Entries with model source code:
::::::::

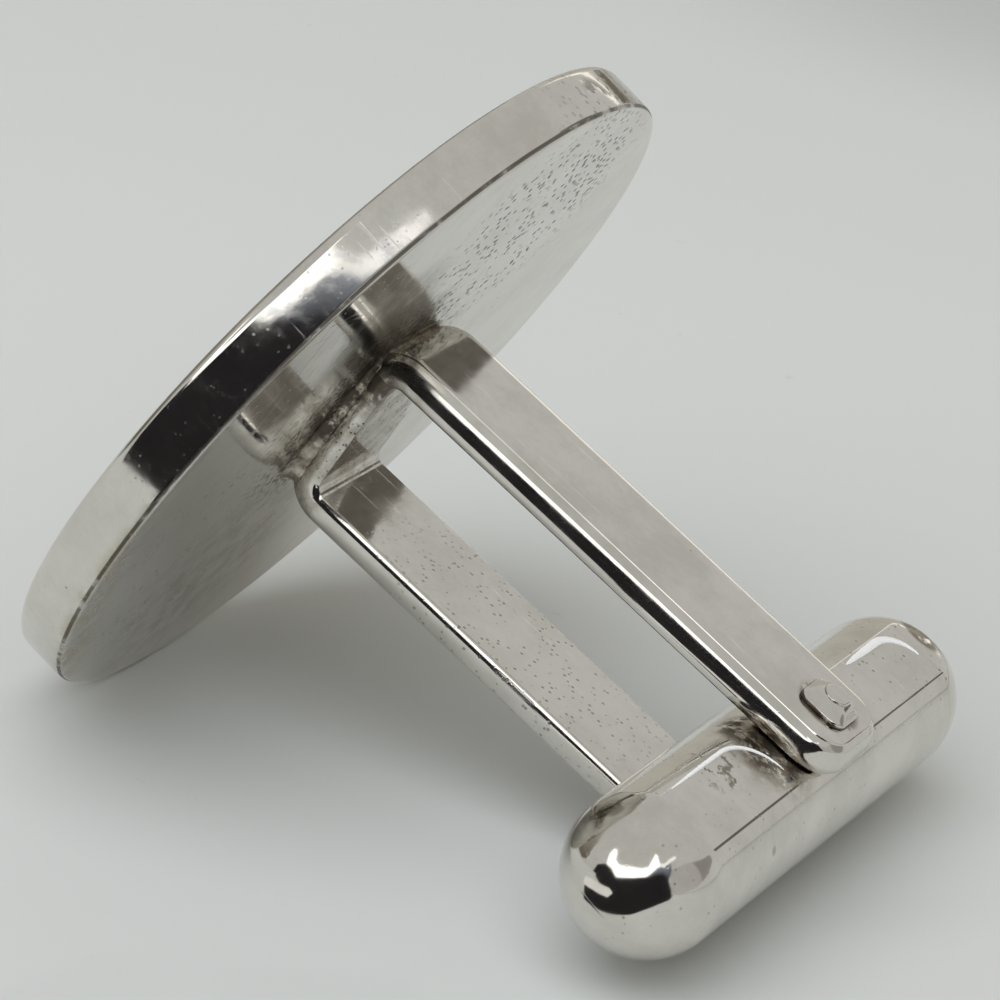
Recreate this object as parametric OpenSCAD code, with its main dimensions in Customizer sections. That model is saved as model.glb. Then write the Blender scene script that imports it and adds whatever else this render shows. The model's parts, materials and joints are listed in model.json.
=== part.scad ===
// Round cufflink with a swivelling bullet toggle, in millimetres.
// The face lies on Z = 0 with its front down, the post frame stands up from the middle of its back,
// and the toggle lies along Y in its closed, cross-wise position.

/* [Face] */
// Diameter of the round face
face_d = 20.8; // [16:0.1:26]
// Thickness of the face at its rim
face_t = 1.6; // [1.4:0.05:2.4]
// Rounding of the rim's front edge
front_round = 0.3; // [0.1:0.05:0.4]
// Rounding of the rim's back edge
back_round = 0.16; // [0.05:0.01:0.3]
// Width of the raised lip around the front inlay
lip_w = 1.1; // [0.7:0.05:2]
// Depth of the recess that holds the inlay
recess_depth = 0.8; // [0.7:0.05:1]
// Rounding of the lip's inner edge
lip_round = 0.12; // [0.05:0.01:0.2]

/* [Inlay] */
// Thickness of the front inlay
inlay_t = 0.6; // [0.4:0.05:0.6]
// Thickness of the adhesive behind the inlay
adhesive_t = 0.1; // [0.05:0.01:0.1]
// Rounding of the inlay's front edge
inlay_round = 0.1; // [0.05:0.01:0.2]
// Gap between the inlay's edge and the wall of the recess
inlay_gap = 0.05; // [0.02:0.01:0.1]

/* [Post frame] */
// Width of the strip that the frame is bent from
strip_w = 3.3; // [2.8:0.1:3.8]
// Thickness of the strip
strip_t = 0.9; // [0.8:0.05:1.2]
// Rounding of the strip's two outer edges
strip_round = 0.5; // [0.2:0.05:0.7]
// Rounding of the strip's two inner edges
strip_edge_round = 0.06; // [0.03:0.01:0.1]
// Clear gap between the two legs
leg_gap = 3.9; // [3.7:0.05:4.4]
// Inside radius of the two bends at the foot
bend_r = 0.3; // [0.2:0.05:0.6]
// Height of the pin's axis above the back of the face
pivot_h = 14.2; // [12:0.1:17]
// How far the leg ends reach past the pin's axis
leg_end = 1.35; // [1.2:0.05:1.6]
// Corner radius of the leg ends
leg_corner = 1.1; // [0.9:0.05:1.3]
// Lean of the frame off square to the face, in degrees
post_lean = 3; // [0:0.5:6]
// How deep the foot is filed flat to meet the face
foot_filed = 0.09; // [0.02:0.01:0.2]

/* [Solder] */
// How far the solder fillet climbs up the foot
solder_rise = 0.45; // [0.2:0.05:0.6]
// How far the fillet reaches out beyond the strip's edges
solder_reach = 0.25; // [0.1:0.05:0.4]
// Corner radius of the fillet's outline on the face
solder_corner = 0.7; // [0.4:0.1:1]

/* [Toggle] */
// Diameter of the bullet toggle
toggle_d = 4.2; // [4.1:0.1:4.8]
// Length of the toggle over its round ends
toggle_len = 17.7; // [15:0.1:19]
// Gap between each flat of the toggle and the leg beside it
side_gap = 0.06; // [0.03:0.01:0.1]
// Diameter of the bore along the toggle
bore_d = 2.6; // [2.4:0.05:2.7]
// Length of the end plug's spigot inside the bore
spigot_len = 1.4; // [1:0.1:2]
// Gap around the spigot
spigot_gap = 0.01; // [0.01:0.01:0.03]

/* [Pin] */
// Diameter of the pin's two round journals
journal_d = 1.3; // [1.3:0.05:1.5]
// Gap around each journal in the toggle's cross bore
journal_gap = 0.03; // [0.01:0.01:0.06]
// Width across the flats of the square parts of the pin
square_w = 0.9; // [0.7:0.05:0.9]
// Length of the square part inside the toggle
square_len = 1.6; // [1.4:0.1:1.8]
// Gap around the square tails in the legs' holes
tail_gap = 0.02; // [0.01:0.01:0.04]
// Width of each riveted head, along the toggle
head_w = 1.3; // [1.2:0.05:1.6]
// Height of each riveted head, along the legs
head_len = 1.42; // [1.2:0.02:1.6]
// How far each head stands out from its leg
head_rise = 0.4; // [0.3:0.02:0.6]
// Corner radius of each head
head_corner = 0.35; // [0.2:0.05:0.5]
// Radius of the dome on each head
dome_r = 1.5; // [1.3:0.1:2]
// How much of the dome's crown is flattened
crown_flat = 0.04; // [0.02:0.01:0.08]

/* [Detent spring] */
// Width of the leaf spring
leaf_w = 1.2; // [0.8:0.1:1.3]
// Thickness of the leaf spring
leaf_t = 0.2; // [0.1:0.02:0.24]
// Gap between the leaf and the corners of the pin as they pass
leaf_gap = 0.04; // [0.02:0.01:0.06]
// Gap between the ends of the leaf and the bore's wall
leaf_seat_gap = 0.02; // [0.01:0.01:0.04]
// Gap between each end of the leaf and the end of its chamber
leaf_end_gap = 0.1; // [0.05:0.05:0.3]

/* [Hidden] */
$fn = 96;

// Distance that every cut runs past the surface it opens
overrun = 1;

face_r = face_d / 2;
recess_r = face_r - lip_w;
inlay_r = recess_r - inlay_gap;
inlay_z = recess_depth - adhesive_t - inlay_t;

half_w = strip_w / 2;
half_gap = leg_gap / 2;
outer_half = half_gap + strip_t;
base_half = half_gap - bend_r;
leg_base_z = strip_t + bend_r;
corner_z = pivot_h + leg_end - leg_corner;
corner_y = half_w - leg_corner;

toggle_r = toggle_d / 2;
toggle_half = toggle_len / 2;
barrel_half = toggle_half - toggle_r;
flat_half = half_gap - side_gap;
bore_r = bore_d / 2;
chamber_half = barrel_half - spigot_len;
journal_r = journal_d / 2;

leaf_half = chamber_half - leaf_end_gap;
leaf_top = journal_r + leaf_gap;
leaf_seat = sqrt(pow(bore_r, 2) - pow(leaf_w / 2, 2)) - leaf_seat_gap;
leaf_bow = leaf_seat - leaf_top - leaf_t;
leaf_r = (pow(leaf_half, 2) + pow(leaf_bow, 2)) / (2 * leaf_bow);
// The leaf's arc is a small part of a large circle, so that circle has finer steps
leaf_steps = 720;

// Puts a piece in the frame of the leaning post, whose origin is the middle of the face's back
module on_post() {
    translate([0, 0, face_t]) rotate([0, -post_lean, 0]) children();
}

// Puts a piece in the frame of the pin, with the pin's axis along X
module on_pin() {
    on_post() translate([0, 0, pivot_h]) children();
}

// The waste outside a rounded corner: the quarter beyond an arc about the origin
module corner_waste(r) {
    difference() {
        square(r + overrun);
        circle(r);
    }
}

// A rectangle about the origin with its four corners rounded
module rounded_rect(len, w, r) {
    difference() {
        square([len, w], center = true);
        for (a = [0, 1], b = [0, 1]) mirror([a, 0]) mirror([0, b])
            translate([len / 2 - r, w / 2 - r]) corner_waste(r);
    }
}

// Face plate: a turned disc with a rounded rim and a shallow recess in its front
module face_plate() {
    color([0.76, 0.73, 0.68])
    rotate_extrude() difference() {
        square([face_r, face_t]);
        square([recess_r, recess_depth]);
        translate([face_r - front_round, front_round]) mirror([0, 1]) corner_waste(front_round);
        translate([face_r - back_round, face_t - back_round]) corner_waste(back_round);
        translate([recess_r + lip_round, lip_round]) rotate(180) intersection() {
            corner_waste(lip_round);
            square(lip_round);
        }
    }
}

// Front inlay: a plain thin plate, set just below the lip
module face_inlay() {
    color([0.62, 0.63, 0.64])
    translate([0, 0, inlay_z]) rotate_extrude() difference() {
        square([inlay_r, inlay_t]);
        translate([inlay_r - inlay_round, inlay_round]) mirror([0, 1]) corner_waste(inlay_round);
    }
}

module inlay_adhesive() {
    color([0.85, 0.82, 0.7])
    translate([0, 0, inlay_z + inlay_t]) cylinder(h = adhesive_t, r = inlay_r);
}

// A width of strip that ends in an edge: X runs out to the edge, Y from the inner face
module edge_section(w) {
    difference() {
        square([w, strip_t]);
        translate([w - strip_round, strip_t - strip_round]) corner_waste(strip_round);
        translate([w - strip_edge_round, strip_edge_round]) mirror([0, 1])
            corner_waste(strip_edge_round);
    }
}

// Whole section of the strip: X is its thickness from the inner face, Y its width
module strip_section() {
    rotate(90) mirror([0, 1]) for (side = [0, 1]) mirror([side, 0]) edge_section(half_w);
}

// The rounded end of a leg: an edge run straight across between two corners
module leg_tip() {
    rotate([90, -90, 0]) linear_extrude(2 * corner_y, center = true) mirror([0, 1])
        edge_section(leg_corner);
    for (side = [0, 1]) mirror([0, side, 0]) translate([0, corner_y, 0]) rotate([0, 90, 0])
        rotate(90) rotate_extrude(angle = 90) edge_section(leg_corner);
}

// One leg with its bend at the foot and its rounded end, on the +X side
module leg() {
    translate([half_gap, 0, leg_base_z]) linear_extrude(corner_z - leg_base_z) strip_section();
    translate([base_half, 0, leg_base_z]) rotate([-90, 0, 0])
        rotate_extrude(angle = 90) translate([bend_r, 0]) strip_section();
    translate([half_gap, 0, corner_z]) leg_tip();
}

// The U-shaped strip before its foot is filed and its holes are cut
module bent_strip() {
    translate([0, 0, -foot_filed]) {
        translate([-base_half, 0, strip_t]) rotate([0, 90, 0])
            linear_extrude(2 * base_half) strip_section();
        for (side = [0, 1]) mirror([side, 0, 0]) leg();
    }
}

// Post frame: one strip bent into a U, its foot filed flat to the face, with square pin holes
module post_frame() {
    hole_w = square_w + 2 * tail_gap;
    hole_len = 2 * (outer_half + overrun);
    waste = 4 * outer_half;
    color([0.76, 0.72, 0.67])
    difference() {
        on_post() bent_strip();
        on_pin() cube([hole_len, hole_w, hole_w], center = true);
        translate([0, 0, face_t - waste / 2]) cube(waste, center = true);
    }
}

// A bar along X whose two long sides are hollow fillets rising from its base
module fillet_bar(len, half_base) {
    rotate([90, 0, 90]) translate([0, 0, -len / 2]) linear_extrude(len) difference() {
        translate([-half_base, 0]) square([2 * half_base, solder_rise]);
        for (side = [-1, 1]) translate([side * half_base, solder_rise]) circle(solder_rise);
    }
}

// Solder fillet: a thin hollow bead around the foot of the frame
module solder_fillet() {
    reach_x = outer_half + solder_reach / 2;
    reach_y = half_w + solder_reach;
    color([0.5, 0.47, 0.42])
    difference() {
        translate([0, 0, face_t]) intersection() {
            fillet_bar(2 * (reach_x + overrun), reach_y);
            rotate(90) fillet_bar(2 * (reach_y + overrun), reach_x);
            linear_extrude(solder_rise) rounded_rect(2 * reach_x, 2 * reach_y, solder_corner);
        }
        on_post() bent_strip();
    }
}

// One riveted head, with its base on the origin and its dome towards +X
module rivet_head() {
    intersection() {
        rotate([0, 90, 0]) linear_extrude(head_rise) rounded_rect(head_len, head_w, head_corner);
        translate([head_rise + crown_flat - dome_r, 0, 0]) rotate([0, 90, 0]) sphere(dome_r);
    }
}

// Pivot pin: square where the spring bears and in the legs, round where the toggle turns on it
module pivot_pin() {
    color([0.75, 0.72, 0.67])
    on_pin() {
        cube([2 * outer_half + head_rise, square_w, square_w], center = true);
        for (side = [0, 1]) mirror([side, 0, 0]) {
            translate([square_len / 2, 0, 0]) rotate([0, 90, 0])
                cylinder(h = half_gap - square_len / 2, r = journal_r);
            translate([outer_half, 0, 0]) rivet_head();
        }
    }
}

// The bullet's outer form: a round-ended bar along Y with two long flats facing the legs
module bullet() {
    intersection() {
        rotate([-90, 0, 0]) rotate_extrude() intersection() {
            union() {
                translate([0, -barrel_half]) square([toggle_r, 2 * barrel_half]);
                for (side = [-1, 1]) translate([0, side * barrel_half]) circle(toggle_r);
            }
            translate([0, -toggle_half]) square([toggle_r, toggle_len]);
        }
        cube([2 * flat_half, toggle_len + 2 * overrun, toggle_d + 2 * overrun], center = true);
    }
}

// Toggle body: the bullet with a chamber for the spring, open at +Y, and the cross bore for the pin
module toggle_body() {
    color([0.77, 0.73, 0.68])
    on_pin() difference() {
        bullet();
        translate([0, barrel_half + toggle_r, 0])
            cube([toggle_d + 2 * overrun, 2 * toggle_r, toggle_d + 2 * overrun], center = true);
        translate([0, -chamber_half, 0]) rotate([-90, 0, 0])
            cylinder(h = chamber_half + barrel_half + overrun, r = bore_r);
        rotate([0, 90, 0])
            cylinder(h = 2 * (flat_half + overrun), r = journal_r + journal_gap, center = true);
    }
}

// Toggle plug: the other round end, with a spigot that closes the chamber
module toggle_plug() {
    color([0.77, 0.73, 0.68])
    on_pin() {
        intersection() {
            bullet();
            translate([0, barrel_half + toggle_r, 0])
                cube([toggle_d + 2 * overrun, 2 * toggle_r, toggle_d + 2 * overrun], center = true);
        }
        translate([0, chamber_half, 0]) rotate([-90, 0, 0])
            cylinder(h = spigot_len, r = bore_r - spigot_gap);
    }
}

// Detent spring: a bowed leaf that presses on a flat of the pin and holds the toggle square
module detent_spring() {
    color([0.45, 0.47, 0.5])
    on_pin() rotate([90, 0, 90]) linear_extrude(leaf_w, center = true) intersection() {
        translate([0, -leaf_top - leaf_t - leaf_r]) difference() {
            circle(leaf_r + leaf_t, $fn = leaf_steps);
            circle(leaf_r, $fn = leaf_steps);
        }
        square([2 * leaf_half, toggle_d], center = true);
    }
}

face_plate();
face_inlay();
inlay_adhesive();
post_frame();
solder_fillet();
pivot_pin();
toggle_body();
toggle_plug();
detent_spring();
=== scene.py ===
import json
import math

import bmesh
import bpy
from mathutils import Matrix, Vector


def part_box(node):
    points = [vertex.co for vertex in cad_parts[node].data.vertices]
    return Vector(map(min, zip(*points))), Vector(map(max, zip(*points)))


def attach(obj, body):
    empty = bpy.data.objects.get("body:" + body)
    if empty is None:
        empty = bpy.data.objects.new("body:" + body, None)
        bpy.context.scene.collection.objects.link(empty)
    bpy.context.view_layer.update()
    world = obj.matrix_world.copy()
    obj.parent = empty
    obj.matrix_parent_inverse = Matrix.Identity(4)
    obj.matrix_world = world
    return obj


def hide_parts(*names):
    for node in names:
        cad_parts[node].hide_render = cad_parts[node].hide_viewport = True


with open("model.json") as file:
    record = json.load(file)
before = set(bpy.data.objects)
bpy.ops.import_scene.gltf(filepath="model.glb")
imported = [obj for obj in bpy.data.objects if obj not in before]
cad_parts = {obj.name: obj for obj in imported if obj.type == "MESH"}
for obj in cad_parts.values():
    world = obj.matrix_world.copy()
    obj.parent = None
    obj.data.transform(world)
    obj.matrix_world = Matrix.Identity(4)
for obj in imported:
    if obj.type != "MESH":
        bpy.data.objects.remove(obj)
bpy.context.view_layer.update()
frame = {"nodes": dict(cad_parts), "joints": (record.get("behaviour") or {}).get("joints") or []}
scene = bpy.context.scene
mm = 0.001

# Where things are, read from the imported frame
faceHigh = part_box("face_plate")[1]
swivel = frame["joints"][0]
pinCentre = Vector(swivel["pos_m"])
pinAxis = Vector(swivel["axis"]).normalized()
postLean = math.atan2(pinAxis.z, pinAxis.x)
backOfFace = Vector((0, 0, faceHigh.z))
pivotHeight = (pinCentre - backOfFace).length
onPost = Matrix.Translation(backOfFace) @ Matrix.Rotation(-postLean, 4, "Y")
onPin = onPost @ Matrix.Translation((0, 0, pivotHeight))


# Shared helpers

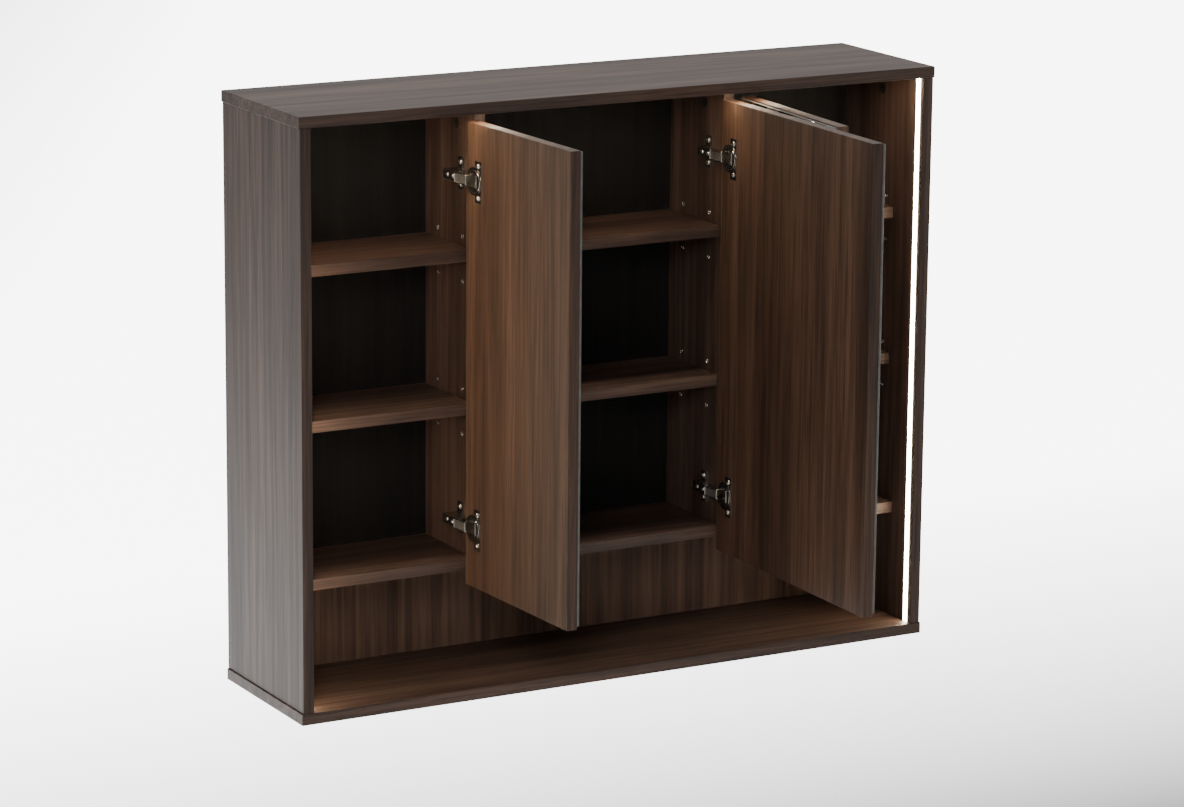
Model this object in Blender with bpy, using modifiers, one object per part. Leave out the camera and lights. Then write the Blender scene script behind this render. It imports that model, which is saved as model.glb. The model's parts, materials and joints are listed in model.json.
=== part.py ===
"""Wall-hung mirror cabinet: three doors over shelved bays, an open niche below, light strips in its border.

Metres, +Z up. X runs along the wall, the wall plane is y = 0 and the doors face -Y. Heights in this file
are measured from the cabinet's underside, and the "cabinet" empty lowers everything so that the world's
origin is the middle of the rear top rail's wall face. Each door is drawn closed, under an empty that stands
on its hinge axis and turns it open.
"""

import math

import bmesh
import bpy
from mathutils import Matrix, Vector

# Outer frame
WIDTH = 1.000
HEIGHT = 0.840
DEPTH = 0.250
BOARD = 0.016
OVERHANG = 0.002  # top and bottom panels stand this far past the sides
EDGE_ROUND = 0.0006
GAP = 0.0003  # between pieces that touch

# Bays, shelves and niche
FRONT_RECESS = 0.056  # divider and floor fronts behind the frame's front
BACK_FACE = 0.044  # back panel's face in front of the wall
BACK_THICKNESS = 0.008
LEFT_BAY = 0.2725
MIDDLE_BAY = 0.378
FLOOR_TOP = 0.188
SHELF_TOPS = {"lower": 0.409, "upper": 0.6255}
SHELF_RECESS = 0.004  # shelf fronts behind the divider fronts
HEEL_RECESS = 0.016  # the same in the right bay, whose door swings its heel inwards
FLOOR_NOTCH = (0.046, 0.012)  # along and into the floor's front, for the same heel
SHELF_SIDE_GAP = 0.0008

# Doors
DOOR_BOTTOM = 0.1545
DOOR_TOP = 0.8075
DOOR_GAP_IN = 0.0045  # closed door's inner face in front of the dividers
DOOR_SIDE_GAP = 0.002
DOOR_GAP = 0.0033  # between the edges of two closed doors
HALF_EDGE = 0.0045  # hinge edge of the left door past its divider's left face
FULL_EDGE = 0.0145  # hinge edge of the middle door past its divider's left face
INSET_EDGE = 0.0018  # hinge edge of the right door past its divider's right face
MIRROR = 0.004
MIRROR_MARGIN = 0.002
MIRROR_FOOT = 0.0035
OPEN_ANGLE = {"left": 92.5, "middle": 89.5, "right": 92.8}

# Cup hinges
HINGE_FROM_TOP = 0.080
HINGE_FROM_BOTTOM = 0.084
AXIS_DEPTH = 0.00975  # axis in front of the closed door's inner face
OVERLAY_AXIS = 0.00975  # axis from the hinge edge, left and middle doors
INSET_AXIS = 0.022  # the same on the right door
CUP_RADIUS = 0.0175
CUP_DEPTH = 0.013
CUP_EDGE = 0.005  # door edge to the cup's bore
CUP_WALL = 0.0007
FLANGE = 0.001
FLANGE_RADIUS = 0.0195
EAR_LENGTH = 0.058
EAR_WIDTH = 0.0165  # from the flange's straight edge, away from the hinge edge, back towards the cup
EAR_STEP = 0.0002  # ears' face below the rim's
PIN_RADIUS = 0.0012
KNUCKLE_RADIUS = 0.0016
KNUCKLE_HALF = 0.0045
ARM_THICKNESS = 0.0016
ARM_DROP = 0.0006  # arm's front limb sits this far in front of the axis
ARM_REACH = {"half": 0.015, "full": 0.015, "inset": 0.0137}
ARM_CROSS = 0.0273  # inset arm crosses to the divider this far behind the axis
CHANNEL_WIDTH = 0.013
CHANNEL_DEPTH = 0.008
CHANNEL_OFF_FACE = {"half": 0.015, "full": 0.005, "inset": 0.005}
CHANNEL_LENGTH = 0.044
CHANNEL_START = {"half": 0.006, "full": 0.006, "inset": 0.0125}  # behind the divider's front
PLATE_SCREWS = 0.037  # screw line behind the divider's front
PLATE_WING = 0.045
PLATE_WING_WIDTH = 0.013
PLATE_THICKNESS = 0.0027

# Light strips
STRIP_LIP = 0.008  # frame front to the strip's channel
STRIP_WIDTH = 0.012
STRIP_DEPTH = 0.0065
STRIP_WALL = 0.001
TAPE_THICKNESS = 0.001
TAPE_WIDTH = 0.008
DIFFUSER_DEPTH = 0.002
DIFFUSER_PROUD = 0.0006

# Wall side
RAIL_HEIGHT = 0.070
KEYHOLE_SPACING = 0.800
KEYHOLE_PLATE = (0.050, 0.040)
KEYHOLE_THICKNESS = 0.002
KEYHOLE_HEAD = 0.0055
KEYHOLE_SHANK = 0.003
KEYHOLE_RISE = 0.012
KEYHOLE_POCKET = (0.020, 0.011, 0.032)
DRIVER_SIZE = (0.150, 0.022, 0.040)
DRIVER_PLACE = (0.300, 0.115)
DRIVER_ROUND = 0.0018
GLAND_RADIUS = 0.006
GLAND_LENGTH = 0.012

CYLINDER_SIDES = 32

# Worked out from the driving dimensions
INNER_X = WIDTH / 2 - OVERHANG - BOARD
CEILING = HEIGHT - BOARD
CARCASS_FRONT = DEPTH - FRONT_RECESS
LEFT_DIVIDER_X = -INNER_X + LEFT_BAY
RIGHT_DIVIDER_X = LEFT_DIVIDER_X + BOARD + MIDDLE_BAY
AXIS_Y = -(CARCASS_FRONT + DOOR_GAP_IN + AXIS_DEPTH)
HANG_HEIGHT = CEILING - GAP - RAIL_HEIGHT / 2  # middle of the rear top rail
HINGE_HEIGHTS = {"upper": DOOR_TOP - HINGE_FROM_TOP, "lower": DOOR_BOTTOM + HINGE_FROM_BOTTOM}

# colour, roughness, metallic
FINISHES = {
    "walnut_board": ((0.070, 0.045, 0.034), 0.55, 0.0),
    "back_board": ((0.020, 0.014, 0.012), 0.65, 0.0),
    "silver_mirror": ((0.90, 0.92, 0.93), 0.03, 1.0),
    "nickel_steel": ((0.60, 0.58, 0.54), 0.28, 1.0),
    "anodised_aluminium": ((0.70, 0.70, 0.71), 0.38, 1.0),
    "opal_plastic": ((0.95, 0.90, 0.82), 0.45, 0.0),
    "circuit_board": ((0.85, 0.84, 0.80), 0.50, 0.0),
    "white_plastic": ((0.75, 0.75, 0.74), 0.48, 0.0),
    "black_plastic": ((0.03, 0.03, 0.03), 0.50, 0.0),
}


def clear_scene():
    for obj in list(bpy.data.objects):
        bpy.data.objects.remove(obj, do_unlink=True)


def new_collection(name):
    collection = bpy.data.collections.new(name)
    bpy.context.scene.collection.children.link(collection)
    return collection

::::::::

What you need to do - Your task is to transcribe only the lines from the line containing "closes the chamber" through the line containing "imported = [obj", word for word.

Solution for this exercise -
// Toggle plug: the other round end, with a spigot that closes the chamber
module toggle_plug() {
    color([0.77, 0.73, 0.68])
    on_pin() {
        intersection() {
            bullet();
            translate([0, barrel_half + toggle_r, 0])
                cube([toggle_d + 2 * overrun, 2 * toggle_r, toggle_d + 2 * overrun], center = true);
        }
        translate([0, chamber_half, 0]) rotate([-90, 0, 0])
            cylinder(h = spigot_len, r = bore_r - spigot_gap);
    }
}

// Detent spring: a bowed leaf that presses on a flat of the pin and holds the toggle square
module detent_spring() {
    color([0.45, 0.47, 0.5])
    on_pin() rotate([90, 0, 90]) linear_extrude(leaf_w, center = true) intersection() {
        translate([0, -leaf_top - leaf_t - leaf_r]) difference() {
            circle(leaf_r + leaf_t, $fn = leaf_steps);
            circle(leaf_r, $fn = leaf_steps);
        }
        square([2 * leaf_half, toggle_d], center = true);
    }
}

face_plate();
face_inlay();
inlay_adhesive();
post_frame();
solder_fillet();
pivot_pin();
toggle_body();
toggle_plug();
detent_spring();
=== scene.py ===
import json
import math

import bmesh
import bpy
from mathutils import Matrix, Vector


def part_box(node):
    points = [vertex.co for vertex in cad_parts[node].data.vertices]
    return Vector(map(min, zip(*points))), Vector(map(max, zip(*points)))


def attach(obj, body):
    empty = bpy.data.objects.get("body:" + body)
    if empty is None:
        empty = bpy.data.objects.new("body:" + body, None)
        bpy.context.scene.collection.objects.link(empty)
    bpy.context.view_layer.update()
    world = obj.matrix_world.copy()
    obj.parent = empty
    obj.matrix_parent_inverse = Matrix.Identity(4)
    obj.matrix_world = world
    return obj


def hide_parts(*names):
    for node in names:
        cad_parts[node].hide_render = cad_parts[node].hide_viewport = True


with open("model.json") as file:
    record = json.load(file)
before = set(bpy.data.objects)
bpy.ops.import_scene.gltf(filepath="model.glb")
imported = [obj for obj in bpy.data.objects if obj not in before]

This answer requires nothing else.